Pour la première fois depuis 2016, l’inflation est passée en territoire négatif en août dernier en zone euro et septembre a consolidé la tendance. Quant à l’inflation sous-jacente (c’est-à-dire hors alimentaire, énergie et prix administrés) qui permet de déterminer les tendances de long terme, elle est descendue à 0,2%. C’est historique. Elle n’a jamais été aussi basse depuis janvier 1991, date du début de la série. S’il ne s’agit pas, pour l’instant, de déflation proprement dit - définie comme une baisse générale et durable, c’est-à-dire auto-entretenue des prix -, il n’en demeure pas moins que le spectre d’une spirale négative des prix fait son retour.
Des forces déflationnistes existaient déjà
Ces forces déflationnistes étaient déjà à l’œuvre avant la crise de la Covid-19. D’un régime de hausse de 2,6% dans les années 90, l’inflation sous-jacente a progressivement ralenti pour tomber à moins de 2% dans les années 2000 pour terminer à environ 1% en moyenne depuis 2010. Les éléments explicatifs de l’aplatissement de la courbe des prix sont nombreux :
- la globalisation des échanges et l’internationalisation des chaînes de valeur avec le nivellement des coûts de production par le bas au niveau mondial ;
- l’ouverture de la concurrence aux pays à faibles coûts qui a attisé la guerre des prix ;
- la faiblesse des débouchés induite par une préférence accrue pour l’épargne (liée au vieillissement de la population notamment) ;
- les conséquences sur les rémunérations du morcellement de l’emploi et de la perte de pouvoir des syndicats dans les négociations salariales ;
- et enfin, la montée de l’économie des services, beaucoup moins confrontés à des goulots d’étranglement physiques que l’industrie.

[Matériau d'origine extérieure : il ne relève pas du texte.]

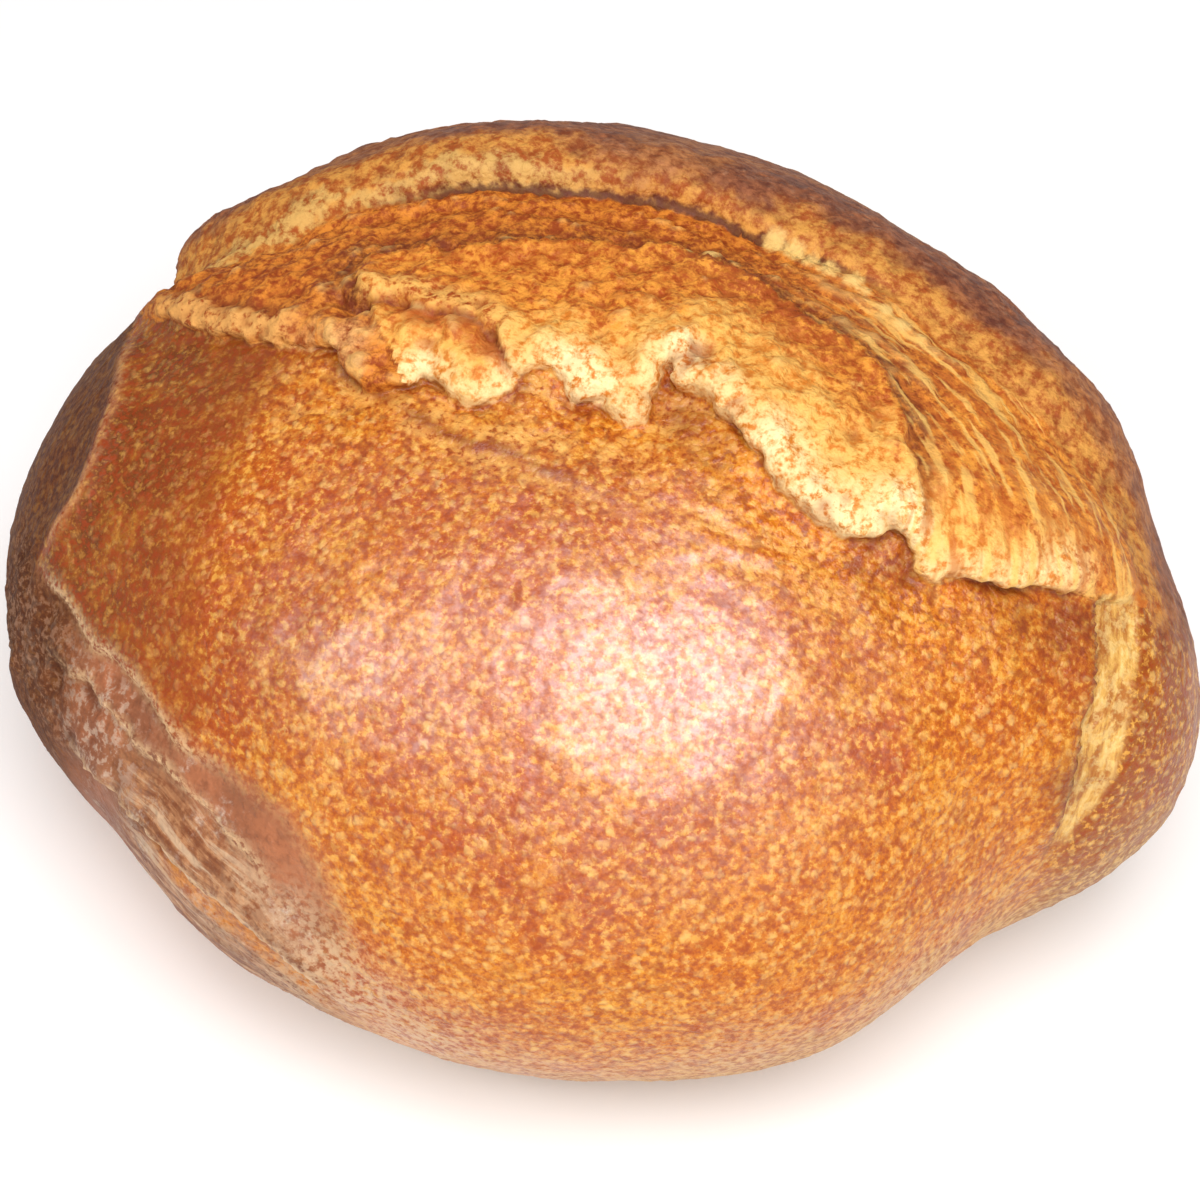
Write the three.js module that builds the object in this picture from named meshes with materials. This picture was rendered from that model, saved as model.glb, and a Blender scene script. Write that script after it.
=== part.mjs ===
// An oval sourdough hearth loaf, baked in one piece.
// Units are millimetres. The loaf lies along X and stands on the flat spot under its belly at Z = 0.
// The baker's cut ran along the top. It tore open into a half-moon of stretched dough between a
// ragged front lip and a raised ear at the back, and burst on down the right-hand shoulder.
import * as THREE from "three";

// Driving dimensions
const CROWN_HEIGHT = 128; // of the plain crown above the rest spot
const BELLY_HEIGHT = 56; // of the widest section above the rest spot
const UNDERSIDE_DEPTH = 70; // where the underside would end below the belly if no oven floor cut it
const FLOOR_EASE = 6; // height over which the side turns into the rest spot
const BELLY_POWER = 2.2; // above 2 is boxier than an ellipsoid, seen from the side
const CROWN_POWER = 2.05;

// Reach of the widest section from the centre, anticlockwise from the right-hand tip
const BELLY_REACH = [
  121, 114, 108, 106, 108, 115, 122, 119, 121, 121, 108, 103, 101, 101, 103, 103,
];

// Edges of the torn opening as seen from above: [x, y], from the left-hand tip to the right
const FRONT_LIP = [
  [-108, 10], [-80, -4], [-46, -12], [-12, -8], [12, 0], [40, -13], [65, -13], [96, 1], [110, 8],
];
const BACK_CRACK = [
  [-108, 14], [-78, 22], [-54, 34], [-24, 44], [14, 49], [50, 42], [82, 29], [110, 12],
];
// The burst down the right-hand shoulder: [y, z], from the lip to the underside
const SHOULDER_BURST = [
  [4, 104], [-9, 97], [-18, 87], [-26, 73], [-31, 52],
];
// The fold between the glossy front and the floury left-hand flank: [x, z]
const FLANK_FOLD = [
  [-98, 88], [-68, 86], [-31, 86], [-17, 75], [-8, 60],
];

// Depths, heights and widths of the relief
const LIP_STAND = 3.5; // torn dough above the front crust
const LIP_WIDTH = 8;
const CRACK_DEPTH = 3.5;
const CRACK_WIDTH = 6;
const EAR_STAND = 5.5; // raised back lip
const EAR_OFFSET = 13; // behind the crack
const EAR_WIDTH = 15;
const NOTCH_DEPTH = 6; // where the opening runs out over the left-hand tip
const NOTCH_WIDTH = 9;
const NOTCH_Y = 20;
const BURST_DEPTH = 2.5;
const BURST_WIDTH = 11;
const FOLD_DEPTH = 2;
const FOLD_WIDTH = 9;
const LEFT_END = [-110, -98]; // where the opening's relief starts, and is full
const RIGHT_END = [106, 82];

// Fineness of the mesh: stations from tip to tip, and points round each, closest over the crown
const STATIONS = 50;
const ROUND = 62;
const CROWN_CROWDING = 0.42;

const smooth = (a, b, x) => (a < b
  ? THREE.MathUtils.smoothstep(x, a, b)
  : 1 - THREE.MathUtils.smoothstep(x, b, a));
const hump = (distance, width) => Math.exp(-((distance / width) ** 2));

// A closed curve through evenly spaced values, at an angle in radians
function aroundCurve(values, angle) {
  const n = values.length;
  const place = ((((angle / (2 * Math.PI)) % 1) + 1) % 1) * n;
  const i = Math.floor(place) % n;
  const t = place - Math.floor(place);
  const [a, b, c, d] = [-1, 0, 1, 2].map((k) => values[(i + k + n) % n]);
  return 0.5 * (2 * b + (c - a) * t + (2 * a - 5 * b + 4 * c - d) * t * t
    + (3 * b - a - 3 * c + d) * t ** 3);
}

// The value at a key, eased from one [key, value] point to the next
function valueAt(points, key) {
  const list = points[0][0] < points[points.length - 1][0] ? points : [...points].reverse();
  const i = list.findIndex(([k]) => key <= k);
  if (i === 0) return list[0][1];
  if (i < 0) return list[list.length - 1][1];
  const [[k0, v0], [k1, v1]] = [list[i - 1], list[i]];
  return v0 + (v1 - v0) * smooth(k0, k1, key);
}

// 1 on the plain body's surface, less inside it and more outside
function bodyField({ x, y, z }) {
  const reach = aroundCurve(BELLY_REACH, Math.atan2(y, x));
  const up = z - BELLY_HEIGHT;
  const depth = up > 0 ? CROWN_HEIGHT - BELLY_HEIGHT : UNDERSIDE_DEPTH;
  return (Math.hypot(x, y) / reach) ** BELLY_POWER + Math.abs(up / depth) ** CROWN_POWER;
}

// Where a ray from the middle of the belly leaves the plain body
function bodyPoint(direction) {
  const core = new THREE.Vector3(0, 0, BELLY_HEIGHT);
  let [inside, outside] = [0, 2 * Math.max(...BELLY_REACH)];
  for (let k = 0; k < 40; k += 1) {
    const middle = (inside + outside) / 2;
    const within = bodyField(core.clone().addScaledVector(direction, middle)) < 1;
    [inside, outside] = within ? [middle, outside] : [inside, middle];
  }
  return core.addScaledVector(direction, inside);
}

function outwardAt(point) {
  const step = 0.5;
  const slope = ["x", "y", "z"].map((axis) => {
    const [ahead, behind] = [point.clone(), point.clone()];
    ahead[axis] += step;
    behind[axis] -= step;
    return bodyField(ahead) - bodyField(behind);
  });
  return new THREE.Vector3(...slope).normalize();
}

// The torn opening along the crown: proud dough, the crack behind it and the ear behind that
function openingRelief({ x, y, z }) {
  const lip = valueAt(FRONT_LIP, x);
  const crack = valueAt(BACK_CRACK, x);
  const onCrown = smooth(BELLY_HEIGHT, BELLY_HEIGHT + 30, z);
  const along = smooth(...LEFT_END, x) * smooth(...RIGHT_END, x);
  const dough = LIP_STAND * smooth(lip - LIP_WIDTH / 2, lip + LIP_WIDTH / 2, y)
    * smooth(crack + CRACK_WIDTH, lip + LIP_WIDTH, y);
  const groove = -CRACK_DEPTH * hump(y - crack, CRACK_WIDTH);
  const ear = EAR_STAND * hump(y - crack - EAR_OFFSET, EAR_WIDTH);
  const notch = -NOTCH_DEPTH * smooth(-84, -104, x) * hump(y - NOTCH_Y, NOTCH_WIDTH);
  return onCrown * (along * (dough + groove + ear) + notch);
}

// The crease down the right-hand shoulder and the fold along the left-hand flank
function sideRelief({ x, y, z }) {
  const onShoulder = smooth(84, 94, x) * smooth(8, 0, y) * smooth(-36, -28, y);
  const burst = hump(z - valueAt(SHOULDER_BURST, y), BURST_WIDTH);
  const onFlank = smooth(-30, -50, y) * smooth(-100, -80, x) * smooth(-5, -25, x);
  const fold = hump(z - valueAt(FLANK_FOLD, x), FOLD_WIDTH);
  return -BURST_DEPTH * onShoulder * burst - FOLD_DEPTH * onFlank * fold;
}

// The oven floor flattens what would hang below it, easing the side into the rest spot
function onFloor(point) {
  if (point.z <= -FLOOR_EASE) point.setZ(0);
  else if (point.z < FLOOR_EASE) point.setZ((point.z + FLOOR_EASE) ** 2 / (4 * FLOOR_EASE));
  return point;
}

// A point of the loaf. Slant goes from the right-hand tip to the left; roll goes round the loaf
// from the crown, over the front first.
function loafPoint(slant, roll) {
  const direction = new THREE.Vector3(
    Math.cos(slant), -Math.sin(slant) * Math.sin(roll), Math.sin(slant) * Math.cos(roll),
  );
  const point = bodyPoint(direction);
  const stand = openingRelief(point) + sideRelief(point);
  return onFloor(point.addScaledVector(outwardAt(point), stand));
}

function loafGeometry() {
  const points = [];
  for (let i = 1; i < STATIONS; i += 1) {
    for (let j = 0; j < ROUND; j += 1) {
      const turn = (j / ROUND) * 2 * Math.PI;
      points.push(loafPoint((i / STATIONS) * Math.PI, turn - CROWN_CROWDING * Math.sin(turn)));
    }
  }
  const rightTip = points.push(loafPoint(0, 0)) - 1;
  const leftTip = points.push(loafPoint(Math.PI, 0)) - 1;
  const lastStation = (STATIONS - 2) * ROUND;
  const faces = [];
  for (let j = 0; j < ROUND; j += 1) {
    const next = (j + 1) % ROUND;
    faces.push(rightTip, j, next, leftTip, lastStation + next, lastStation + j);
    for (let start = 0; start < lastStation; start += ROUND) {
      const [a, b, c, d] = [start + j, start + next, start + next + ROUND, start + j + ROUND];
      faces.push(a, c, b, a, d, c);
    }
  }
  const geometry = new THREE.BufferGeometry().setFromPoints(points);
  geometry.setIndex(faces);
  geometry.computeVertexNormals();
  return geometry;
}

const crust = new THREE.MeshStandardMaterial({ color: 0xc47a3c, roughness: 0.55, metalness: 0 });

const loaf = new THREE.Mesh(loafGeometry(), crust);
loaf.name = "loaf";

const sourdough = new THREE.Group();
sourdough.add(loaf);

export default sourdough;
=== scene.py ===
"""The look of an oval sourdough hearth loaf: one baked piece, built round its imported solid.

The solid is cast as a fine skin, which is then torn, folded and blistered. Lengths in the tables
below are millimetres on the loaf, with X from tip to tip, Y towards the back and Z up.
"""

import math
from types import SimpleNamespace

import bmesh
import bpy
import numpy as np
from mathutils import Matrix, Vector
from mathutils.bvhtree import BVHTree
from mathutils.kdtree import KDTree


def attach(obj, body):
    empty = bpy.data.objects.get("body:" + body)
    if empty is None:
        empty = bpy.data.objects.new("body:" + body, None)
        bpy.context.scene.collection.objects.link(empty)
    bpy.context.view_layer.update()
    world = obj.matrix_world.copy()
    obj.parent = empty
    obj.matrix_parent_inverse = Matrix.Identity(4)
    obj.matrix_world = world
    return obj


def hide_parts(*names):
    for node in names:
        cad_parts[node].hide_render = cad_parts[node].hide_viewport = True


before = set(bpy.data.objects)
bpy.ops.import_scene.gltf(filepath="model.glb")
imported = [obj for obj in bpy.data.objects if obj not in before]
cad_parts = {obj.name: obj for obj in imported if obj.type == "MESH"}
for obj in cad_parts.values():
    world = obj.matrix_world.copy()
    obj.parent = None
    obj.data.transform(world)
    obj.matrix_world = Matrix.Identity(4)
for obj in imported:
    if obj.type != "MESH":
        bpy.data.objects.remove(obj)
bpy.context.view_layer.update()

MM = 0.001
SEED = 7

# ---------------------------------------------------------------- shape tables, in millimetres

BELLY_HEIGHT = 56  # height of the core point that the skin is cast from

# The ragged front edge of the torn opening, from the left-hand tip to the right shoulder
FRONT_LIP = [
    (-104, 10, 96), (-99, 4, 102), (-88, -2, 111), (-76, -6, 116), (-65, -8, 120), (-56, -9, 124),
    (-49, -9, 126), (-46, -14, 125), (-39, -16, 125), (-33, -14, 126), (-30, -12, 127),
    (-25, -14, 127), (-20, -15, 127), (-15, -12, 127), (-13, -7, 129), (-9, -5, 130),
    (-5, -6, 130), (-2, -9, 128), (3, -7, 128), (8, -9, 128), (12, -7, 128), (11, -1, 129),
    (12, 3, 131), (16, 0, 130), (22, -1, 130), (28, -5, 129), (33, -8, 128), (37, -12, 126),
    (41, -14, 124), (46, -16, 122), (51, -16, 121), (57, -14, 120), (61, -11, 121),
    (64, -13, 118), (66, -16, 115), (72, -13, 114), (80, -9, 111), (89, -4, 106), (96, 1, 101),
]
# How proud the torn dough stands along that edge: [x, height]
LIP_STAND = [
    (-104, 0.0), (-97, 0.2), (-88, 0.8), (-70, 1.2), (-56, 1.4), (-46, 2.1), (-20, 1.8),
    (-12, 1.3), (0, 1.8), (9, 2.1),
    (14, 3.0), (40, 2.5), (60, 2.5), (66, 2.0), (90, 1.6), (98, 1.0),
]
# Where the top layer of torn dough ends inside the opening, and a hollow starts behind it
INNER_STEP = [
    (-47, 2, 127), (-53, 12, 123), (-47, 18, 124), (-36, 20, 126), (-25, 25, 127), (-15, 29, 127),
    (-4, 33, 127), (7, 36, 126), (21, 32, 126), (32, 28, 125), (43, 25, 123), (52, 16, 123),
    (58, 5, 124), (62, -5, 121),
]
# How far behind the lip the cream-coloured dough reaches: [x, depth]
CREAM_DEPTH = [
    (-110, 1), (-100, 6), (-66, 7), (-61, 6), (-55, 9), (-48, 14), (-24, 11), (-17, 12), (-12, 14),
    (10, 14), (14, 20), (34, 22), (54, 23), (64, 13), (96, 10),
]
# The crack at the foot of the raised ear
BACK_CRACK = [
    (-102, 12, 96), (-90, 14, 108), (-76, 22, 113), (-67, 28, 114), (-53, 36, 119), (-44, 41, 122),
    (-25, 45, 122), (-2, 50, 122), (23, 49, 119), (43, 45, 117), (61, 38, 113), (80, 30, 106),
    (93, 22, 100), (101, 12, 94),
]
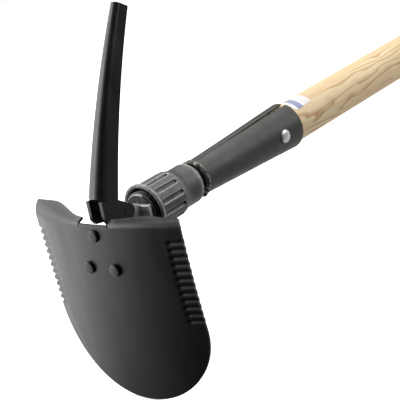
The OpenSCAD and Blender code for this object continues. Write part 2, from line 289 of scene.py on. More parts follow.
class Shell:
    """Points in millimetres and the faces between them."""

    def __init__(self):
        self.points = []
        self.faces = []

    def row(self, points):
        start = len(self.points)
        self.points.extend(points)
        return list(range(start, len(self.points)))

    def strip(self, a, b, closed=False):
        count = len(a) if closed else len(a) - 1
        for i in range(count):
            j = (i + 1) % len(a)
            self.faces.append((a[i], a[j], b[j], b[i]))

    def strips(self, rows, closed=False):
        for a, b in zip(rows, rows[1:]):
            self.strip(a, b, closed)

    def cap(self, row):
        self.faces.append(tuple(row))

    def fan(self, row, tip):
        """Closes a ring of points onto one point."""
        self.points.append(tip)
        last = len(self.points) - 1
        for i in range(len(row)):
            self.faces.append((row[i], row[(i + 1) % len(row)], last))

    def revolve(self, profile, count, dent=None):
        """Turns (x, r) pairs about the handle's axis; dent(x, r, angle) gives a changed radius."""
        rows = []
        for x, r in profile:
            ring = []
            for i in range(count):
                angle = 2 * pi * i / count
                reach = dent(x, r, angle) if dent else r
                ring.append((x, reach * sin(angle), reach * cos(angle)))
            rows.append(self.row(ring))
        self.strips(rows, closed=True)
        return rows


def piece(name, shell, material, body, replaces=(), closed=True):
    """Makes a shell into an object that rides on a body and stands for CAD nodes."""
    mesh = bpy.data.meshes.new(name)
    mesh.from_pydata([Vector(p) * MM for p in shell.points], [], shell.faces)
    solid = bmesh.new()
    solid.from_mesh(mesh)
    bmesh.ops.remove_doubles(solid, verts=solid.verts, dist=0.002 * MM)
    if closed:
        bmesh.ops.recalc_face_normals(solid, faces=solid.faces)
    solid.to_mesh(mesh)
    solid.free()
    mesh.shade_smooth()
    mesh.materials.append(material)
    made = bpy.data.objects.new(name, mesh)
    bpy.context.scene.collection.objects.link(made)
    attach(made, body)
    if replaces:
        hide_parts(*replaces)
    return made


def thicken(made, thickness):
    """Gives a sheet its thickness, behind the faces that it has."""
    skin = made.modifiers.new("thickness", "SOLIDIFY")
    skin.thickness = thickness * MM
    skin.offset = -1
    skin.use_even_offset = False


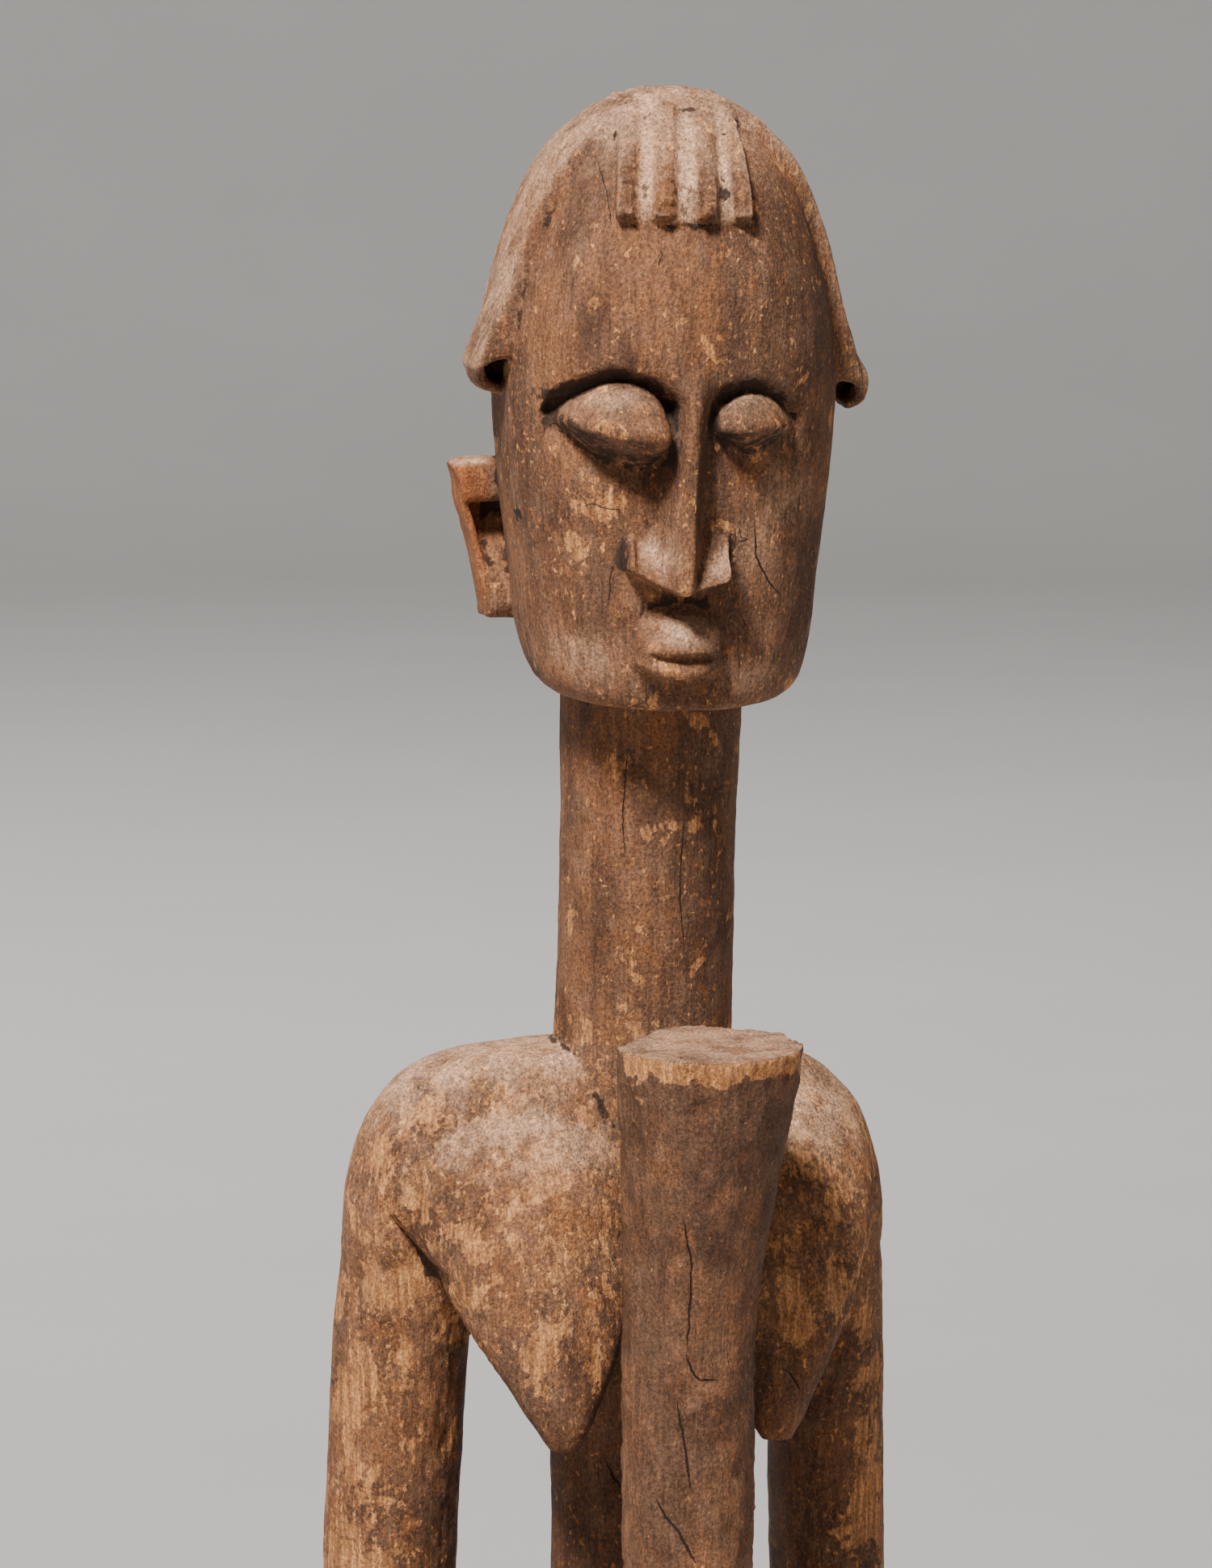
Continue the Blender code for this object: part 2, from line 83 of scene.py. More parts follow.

L’inquiétude des consommateurs bouscule distributeurs et producteurs
La crise de la Covid-19 survient dans ce contexte. Et ce double choc simultané d’offre et de demande va renforcer ces tendances et en créer d’autres. La sortie de crise s’annonce d’abord beaucoup plus laborieuse qu’anticipée.
Les ménages notamment font de la rétention. Les mesures de soutien aux revenus mises en place un peu partout en Europe se sont transformées en épargne. Epargne forcée le temps des confinements, épargne de précaution ensuite. Bilan : plus quart des revenus des ménages des quatre principales économies eurolandaises a été thésaurisé au 2ème trimestre. La persistance des problèmes d’accès à l’offre, les inquiétudes des ménages sur l’état à venir de leurs finances rend le contexte fortement anxiogène peu propice à faire des achats importants. Après avoir complétement dévissé, le solde d’opinions correspondant s’est redressé, mais la remontée est partielle et s’est stoppée nette en septembre. En revanche, les Européens sont de plus en plus nombreux à vouloir renforcer leur épargne. Le déficit de consommation n’est donc pas près de se résorber, d’autant plus qu’anticipant les baisses de prix les ménages sont pousser à reporter leurs achats.
Pour les distributeurs, cela signifie une chose : la course aux parts de marché, la guerre des prix avec toutes ses conséquences en cascades pour l’amont, un amont en surcapacité. Après avoir touché un plus bas historique au 2ème trimestre, le taux d’utilisation des capacités de production industrielle a certes rebondi les 3 mois suivants, mais il reste inférieur de près de 9 points à sa moyenne de long terme. Les surcapacités sont énormes et entraînent de fortes pressions sur les prix.
Les entreprises zombies minent la concurrence
Un schéma simplifié se dessine peu à peu. La baisse de la demande entraîne celle des prix. Anticipant de futures baisses, les ménages ont tendance à reporter leurs achats, et les entreprises leurs investissements. L’activité baisse, le chômage augmente et les craintes autour de l’emploi aussi et font pression sur les salaires qui alimentent la baisse des prix.
Avec cette fois-ci une nouveauté ou plutôt le renforcement d’une tendance émergente : la zombification de l’économie qui supprime quasiment l’une des rares possibilités de sortir de cette spirale, celle de la purge des surcapacités via la destruction d’une partie du tissu productif. Les entreprises zombies, qui devraient en réalité être en faillite, sont artificiellement maintenues en vie par les banques qui acceptent de continuer à leur prêter de l’argent à des taux planchers. Un soutien abusif, un espace pris par les entreprises zombies qui mine la concurrence et font pression sur les autres entreprises qui sont rentables. Prises au piège, elles sont contraintes de baisser leurs prix, sacrifier leurs marges, des marges pour investir et embaucher. Et c’est cet élément nouveau qui pourrait bien faire basculer la zone euro de forces déflationnistes vers la déflation.